(Raw records)
* BEGIN *
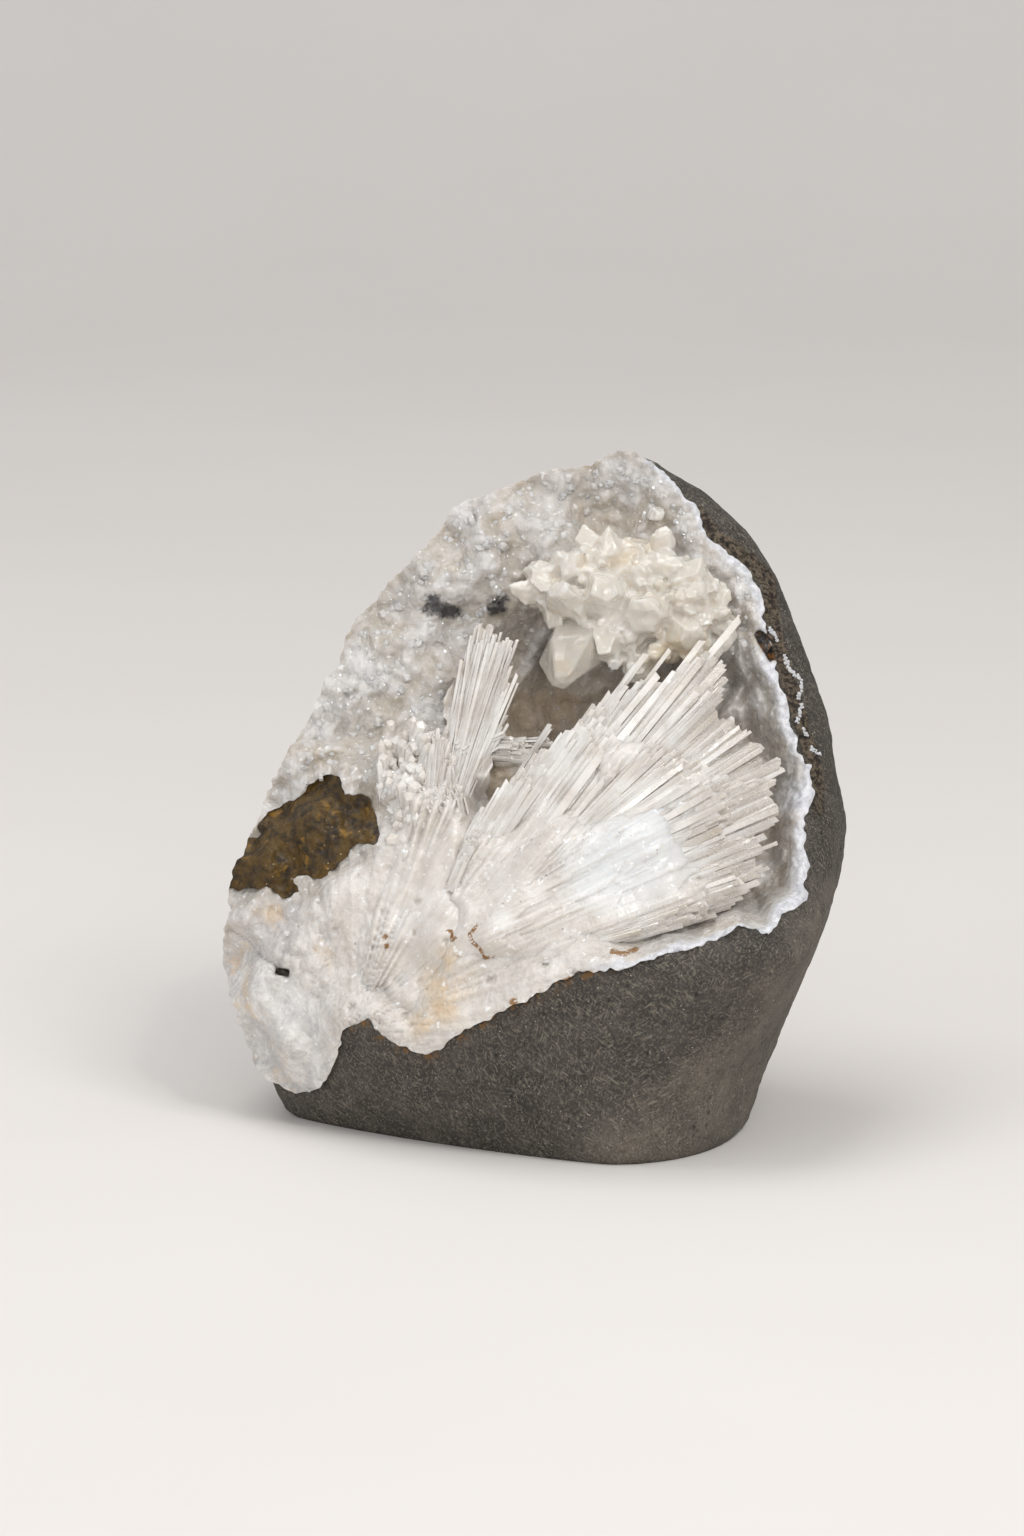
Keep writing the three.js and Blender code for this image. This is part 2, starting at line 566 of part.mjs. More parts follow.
// Crystals
// A straight crystal from root to tip: a prism whose pointed end is cut off at flat times its radius
function crystal({ root, tip, radius, sides, flat, turn, shouldered }) {
  const direction = new THREE.Vector3().subVectors(tip, root);
  const length = direction.length();
  const shoulder = Math.max(length * 0.35, length - radius * 1.1);
  const rings = shouldered ? [[0, radius * 0.9], [shoulder, radius]] : [[0, radius * 1.15]];
  rings.push([length, radius * flat]);
  const points = [];
  for (const [height, ringRadius] of rings) {
    for (let i = 0; i < sides; i += 1) {
      const angle = turn + (i / sides) * 2 * Math.PI;
      points.push(new THREE.Vector3(ringRadius * Math.cos(angle), height, -ringRadius * Math.sin(angle)));
    }
  }
  const triangles = [];
  const at = (ring, side) => ring * sides + (side % sides);
  const last = rings.length - 1;
  for (let side = 0; side < sides; side += 1) {
    for (let ring = 0; ring < last; ring += 1) {
      triangles.push(at(ring, side), at(ring, side + 1), at(ring + 1, side + 1));
      triangles.push(at(ring, side), at(ring + 1, side + 1), at(ring + 1, side));
    }
  }
  for (let side = 1; side < sides - 1; side += 1) {
    triangles.push(at(0, 0), at(0, side + 1), at(0, side));
    triangles.push(at(last, 0), at(last, side), at(last, side + 1));
  }
  const geometry = geometryFrom(points, triangles);
  const upright = new THREE.Vector3(0, 1, 0);
  geometry.applyQuaternion(new THREE.Quaternion().setFromUnitVectors(upright, direction.normalize()));
  geometry.translate(root.x, root.y, root.z);
  return toSolid(geometry);
}

function cluster() {
  const random = seededRandom(5);
  const near = (across, up) => depthFrom(CLUSTER_PLACES, across, up);
  const far = (across, up) => Math.max(near(across, up) + 3, crustDepth(across, up) + 2);
  const solids = [faceBlock(near, far, PITCH).intersect(facePrism(CLUSTER_OUTLINE))];
  for (const { root, tip, radius, flat } of CLUSTER_CRYSTALS) {
    const turn = random() * (Math.PI / 2);
    const ends = { root: stand(...root), tip: stand(...tip) };
    solids.push(crystal({ ...ends, radius, sides: 4, flat, turn, shouldered: true }));
  }
  return joinAll(solids);
}

// Direction that points straight out of the crust's surface
function wallNormal(across, up) {
  const reach = 1.5;
  const at = (dAcross, dUp) => stand(across + dAcross, up + dUp, crustDepth(across + dAcross, up + dUp));
  const sideways = at(reach, 0).sub(at(-reach, 0));
  const upwards = at(0, reach).sub(at(0, -reach));
  return sideways.cross(upwards).normalize();
}

function isInside(outline, across, up) {
  let inside = false;
  outline.forEach(([x, y], i) => {
    const [nextX, nextY] = outline[(i + 1) % outline.length];
    if ((y > up) !== (nextY > up) && across < x + ((nextX - x) * (up - y)) / (nextY - y)) {
      inside = !inside;
    }
  });
  return inside;
}

// Spots inside an outline, none nearer to another than the spacing
function scattered(outline, count, spacing, random) {
  const corners = outline.map(([across, up]) => new THREE.Vector2(across, up));
  const { min, max } = new THREE.Box2().setFromPoints(corners);
  const spots = [];
  for (let attempt = 0; attempt < 4000 && spots.length < count; attempt += 1) {
    const spot = new THREE.Vector2(lerp(min.x, max.x, random()), lerp(min.y, max.y, random()));
    const free = spots.every((other) => other.distanceTo(spot) > spacing);
    if (free && isInside(outline, spot.x, spot.y)) {
      spots.push(spot);
    }
  }
  return spots;
}

// One small pointed crystal of the druse, rooted in the wall and leaning a little at random
function druseCrystal(spot, random) {
  const lean = new THREE.Vector3(random() - 0.5, random() - 0.5, random() - 0.5).multiplyScalar(DRUSE_LEAN);
  const direction = wallNormal(spot.x, spot.y).add(lean).normalize();
  const surface = stand(spot.x, spot.y, crustDepth(spot.x, spot.y));
  const radius = lerp(...DRUSE_RADIUS, random());
  const root = surface.clone().addScaledVector(direction, -DRUSE_SINK);
  const tip = surface.clone().addScaledVector(direction, radius * lerp(0.7, 1.1, random()));
  return crystal({ root, tip, radius, sides: 4, flat: 0.2, turn: random() * Math.PI, shouldered: false });
}

function druse() {
  const random = seededRandom(3);
  const spots = DRUSE_ZONES.flatMap(({ outline, count }) => scattered(outline, count, DRUSE_SPACING, random));
  return joinAll(spots.map((spot) => druseCrystal(spot, random)));
}

function vesicles() {
  return joinAll(VESICLES.map(([across, up, radius]) => {
    const centre = stand(across, up, rockDepth(across, up));
    const bubble = new THREE.IcosahedronGeometry(radius, 0);
    bubble.translate(centre.x, centre.y, centre.z);
    return toSolid(bubble);
  }));
}

// Bodies
const anyDepth = () => DEEPEST;
const outFront = () => -DEEPEST;
const deeper = (step) => (across, up) => crustDepth(across, up) + step;

function basaltMatrix() {
  const opening = faceBlock(outFront, deeper(CRUST_THICKNESS + GAP), PITCH);
  const pocket = opening.intersect(facePrism(grown(CRUST_OUTLINE, GAP)));
  return boulder().subtract(pocket).subtract(vesicles());
}

function quartzCrust() {
  const wall = faceBlock(crustDepth, anyDepth, PITCH).add(druse());
  const behind = faceBlock(deeper(CRUST_THICKNESS), () => DEEPEST + 1, PITCH);
  const patchPocket = faceBlock(outFront, deeper(PATCH_DEPTH + GAP), PITCH);
  return wall.intersect(facePrism(CRUST_OUTLINE))
    .subtract(behind)
    .subtract(patchPocket.intersect(facePrism(PATCH_OUTLINE)));
}

// Everything behind the crust's surface and the gap in front of it
function clearOfCrust(solid) {
  return solid.subtract(faceBlock(deeper(-GAP), anyDepth, PITCH));
}

function scoleciteSpray() {
  const grownTogether = joinAll([fanCore(), massCore(), ...fanBlades(), ...sprayBlades()]);
  return clearOfCrust(grownTogether).subtract(facePrism(grown(PATCH_OUTLINE, GAP)));
}

function apophylliteCluster() {
  return clearOfCrust(cluster());
}

function brownPatch() {
  const slab = faceBlock(deeper(PATCH_RECESS), deeper(PATCH_DEPTH), PITCH);
  return slab.intersect(facePrism(grown(PATCH_OUTLINE, -GAP))).intersect(facePrism(CRUST_OUTLINE));
}

function stoneMaterial(color, roughness) {
  return new THREE.MeshStandardMaterial({ color, roughness, metalness: 0 });
}

const model = new THREE.Group();
model.add(toMesh('basalt_matrix', basaltMatrix(), stoneMaterial(0x5c564e, 0.9)));
model.add(toMesh('quartz_crust', quartzCrust(), stoneMaterial(0xcfc8c0, 0.45)));
model.add(toMesh('scolecite_spray', scoleciteSpray(), stoneMaterial(0xece6df, 0.4)));
model.add(toMesh('apophyllite_cluster', apophylliteCluster(), stoneMaterial(0xddd0bb, 0.35)));
model.add(toMesh('brown_patch', brownPatch(), stoneMaterial(0x54401a, 0.5)));

// The origin is on the surface that the stone stands on, under the middle of its bounding box.
const box = new THREE.Box3().setFromObject(model);
const middle = box.getCenter(new THREE.Vector3());
model.position.set(-middle.x, -middle.y, -box.min.z);

export default model;
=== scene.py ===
"""A standing half of a basalt geode. Quartz lines its hollow, which holds a fan and a spray of
scolecite, cream blocky crystals that hang from the roof, and an olive-brown body at the left edge.

Places are written as in the solids: [across, up, deep] in millimetres on the broken face, which leans
back by FACE_LEAN. stand() turns them into points of the standing stone.
"""

import math

import bpy
import numpy as np
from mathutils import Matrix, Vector


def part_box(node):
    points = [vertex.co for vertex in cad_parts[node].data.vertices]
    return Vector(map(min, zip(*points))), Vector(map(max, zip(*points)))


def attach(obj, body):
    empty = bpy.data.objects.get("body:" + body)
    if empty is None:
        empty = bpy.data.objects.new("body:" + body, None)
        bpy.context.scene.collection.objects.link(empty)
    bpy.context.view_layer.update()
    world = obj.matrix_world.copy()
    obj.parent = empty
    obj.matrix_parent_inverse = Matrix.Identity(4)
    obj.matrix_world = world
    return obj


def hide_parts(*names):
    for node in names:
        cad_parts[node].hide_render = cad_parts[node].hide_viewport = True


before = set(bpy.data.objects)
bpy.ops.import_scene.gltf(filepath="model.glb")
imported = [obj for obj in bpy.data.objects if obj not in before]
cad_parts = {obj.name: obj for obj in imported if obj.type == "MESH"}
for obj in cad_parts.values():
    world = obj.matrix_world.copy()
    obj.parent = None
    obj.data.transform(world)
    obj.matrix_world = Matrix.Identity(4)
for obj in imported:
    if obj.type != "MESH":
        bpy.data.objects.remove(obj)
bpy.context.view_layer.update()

MM = 0.001
FACE_LEAN = math.radians(12)
NEAREST_ROCK = -31.0  # y of the boulder's nearest point before the part was centred on its origin
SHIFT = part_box("basalt_matrix")[0].y / MM - NEAREST_ROCK

# Form of the boulder: level sections as [z, left x, left y, near x, near y, right x, right y, far x,
# far y, roundness of the near left arc, roundness of the near right arc]
SECTIONS = np.array([
    [0, -41, 6.5, 13, -27.3, 36, 6.5, 0, 34, 1.7, 0.95],
    [6, -44.5, 7.5, 14, -29, 38.5, 8, 0, 38, 1.5, 1.05],
    [13, -47.5, 11, 17, -30, 41.5, 10, 0, 42, 1.3, 1.1],
    [25, -50.5, 15.6, 23, -31, 46.3, 12.6, 0, 45.5, 1.1, 0.95],
    [36, -50, 18.5, 27, -30, 50.2, 14.5, 0, 48, 1.05, 0.75],
    [42, -48.5, 20.5, 22, -25, 52, 15.5, 1, 49, 1, 0.85],
    [49, -46, 23, 20, -18, 53, 16.5, 1, 50, 1, 0.9],
    [60, -39.5, 28.5, 18, -5, 51, 18, 2, 51, 1, 0.9],
    [68, -35.5, 31.5, 15, 4.5, 49.3, 20, 3, 51.5, 1, 0.9],
    [77, -30.5, 34.5, 12, 10, 46, 24, 4, 51, 1, 0.9],
    [86, -23.5, 38, 10, 16, 43, 28, 6, 50.5, 1, 0.9],
    [95, -15.5, 40.5, 10, 22, 37, 33, 8, 49, 1, 0.9],
    [101, -6, 41, 10, 27, 31, 35.5, 10, 47, 1, 0.9],
    [107, 12.5, 39, 15, 34, 21.5, 38, 15, 42.5, 1, 0.9],
])
FAR_ROUNDNESS = 0.92
SWELL = 0.9
SECTION_ROWS = 176  # fine levels between the sections
SPOKES = 72  # points of a quarter of each level
FOOT_HEIGHT = 1.4  # of the rounded lower edge
FOOT_INSET = 0.018
DOME_HEIGHT = 1.5
SLOPE_SHARE = 0.8  # under 1 it keeps the curves between the sections from overshooting
SEARCH_FROM, SEARCH_TO, SEARCH_STEP = -60, 40, 1.5  # depths tried to find the boulder's front

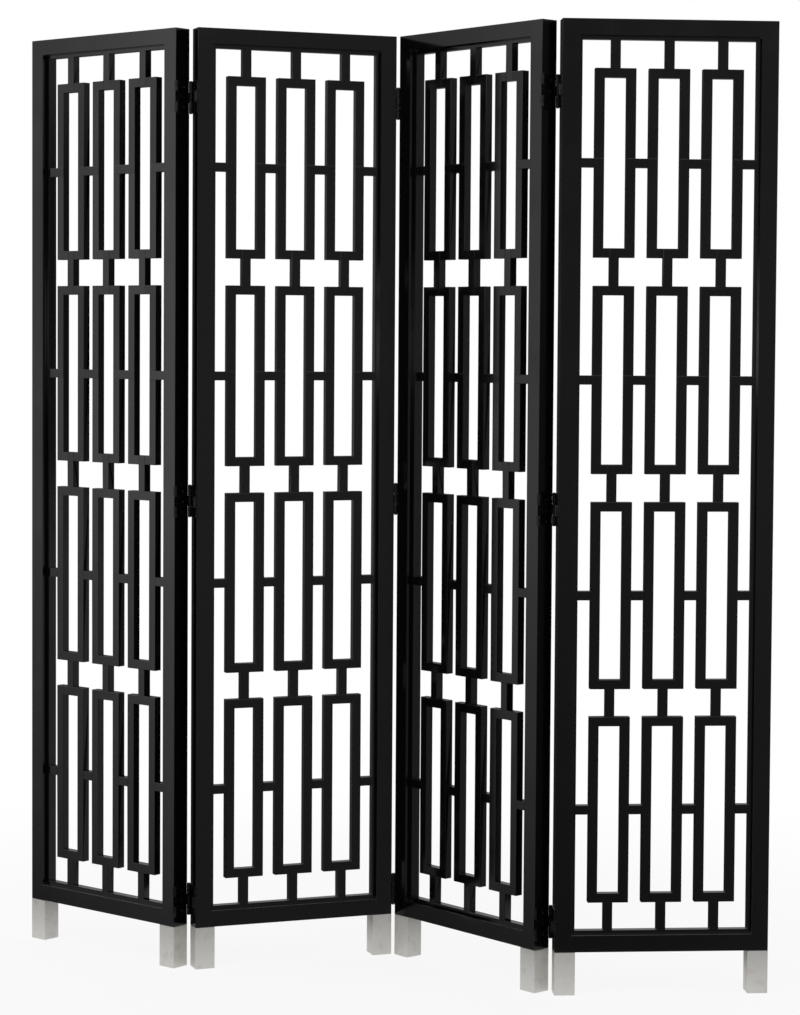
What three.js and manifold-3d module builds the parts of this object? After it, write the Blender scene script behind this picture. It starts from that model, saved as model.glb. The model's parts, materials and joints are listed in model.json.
* END *
Nothing but the lines from the one with "function stoneMaterial(color, roughness)" through the one with "if empty is" should be retyped; include both and keep them exact.

**IN RESPONSE**
function stoneMaterial(color, roughness) {
  return new THREE.MeshStandardMaterial({ color, roughness, metalness: 0 });
}

const model = new THREE.Group();
model.add(toMesh('basalt_matrix', basaltMatrix(), stoneMaterial(0x5c564e, 0.9)));
model.add(toMesh('quartz_crust', quartzCrust(), stoneMaterial(0xcfc8c0, 0.45)));
model.add(toMesh('scolecite_spray', scoleciteSpray(), stoneMaterial(0xece6df, 0.4)));
model.add(toMesh('apophyllite_cluster', apophylliteCluster(), stoneMaterial(0xddd0bb, 0.35)));
model.add(toMesh('brown_patch', brownPatch(), stoneMaterial(0x54401a, 0.5)));

// The origin is on the surface that the stone stands on, under the middle of its bounding box.
const box = new THREE.Box3().setFromObject(model);
const middle = box.getCenter(new THREE.Vector3());
model.position.set(-middle.x, -middle.y, -box.min.z);

export default model;
=== scene.py ===
"""A standing half of a basalt geode. Quartz lines its hollow, which holds a fan and a spray of
scolecite, cream blocky crystals that hang from the roof, and an olive-brown body at the left edge.

Places are written as in the solids: [across, up, deep] in millimetres on the broken face, which leans
back by FACE_LEAN. stand() turns them into points of the standing stone.
"""

import math

import bpy
import numpy as np
from mathutils import Matrix, Vector


def part_box(node):
    points = [vertex.co for vertex in cad_parts[node].data.vertices]
    return Vector(map(min, zip(*points))), Vector(map(max, zip(*points)))


def attach(obj, body):
    empty = bpy.data.objects.get("body:" + body)
    if empty is None:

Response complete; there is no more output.